Bug #113811 | Get incorrect result when searching for consecutive uppercase letters | ||
---|---|---|---|
Submitted: | 30 Jan 2024 23:42 | Modified: | 1 Feb 2024 3:34 |
Reporter: | caiweiqiang cai | Email Updates: | |
Status: | Not a Bug | Impact on me: | |
Category: | MySQL Server: FULLTEXT search | Severity: | S3 (Non-critical) |
Version: | 8.0.27 5.7.28 | OS: | Any |
Assigned to: | CPU Architecture: | Any |
[30 Jan 2024 23:42]
caiweiqiang cai
[30 Jan 2024 23:43]
caiweiqiang cai
Sorry, I loss one SQL to create fulltext index alter table fulltext_test add fulltext content (content) with parser ngram;
[31 Jan 2024 10:40]
MySQL Verification Team
Hi Mr. cai, Thank you for your bug report. However, this is not a bug. When you use case sensitive collation, then you will find only rows that matches the constant fully, that means that 'a' would be different then 'A'. However, when you use _ci collation, which means Case Insensitive, then 'a' will be equal to 'A'. Hence, this is expected behaviour. Not a bug.
[1 Feb 2024 3:34]
caiweiqiang cai
Maybe you didn't get my point. The main problem is that this SQL does not return any record when using utf8mb4_bin collation. select a.content, match(a.content) against ('+ABCD' in boolean mode) from fulltext_test a where match(a.content) against ('+ABCD' in boolean mode); This statement queries the rows containing the phrase "ABCD". I think it should return this row "ABCDEFGHIJKLMNOPQRSTUVWXYZ", but it doesn't.
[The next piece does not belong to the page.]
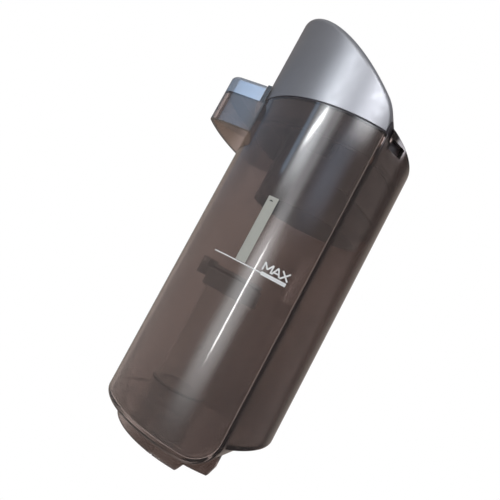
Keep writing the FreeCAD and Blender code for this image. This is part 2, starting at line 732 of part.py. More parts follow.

It's stange behaviour.
[1 Feb 2024 11:05]
MySQL Verification Team
Hi, You are not using FTS correctly ...... Your query should be : select a.content from fulltext_test a where match(a.content) against ('ABCD'; This should return correct result ...... Introducing MATCH in the SELECT list and using a single word in the boolean mode, both go against the SQL standard.
[1 Feb 2024 11:35]
MySQL Verification Team
One more additional note. Your 8.0 release is too old. We ran your test case against 8.0.36 and got totally different results. No rows in any possible variant. With BOOLEAN or no BOOLEAN. This ia actually correct behaviour with all the settings that you used.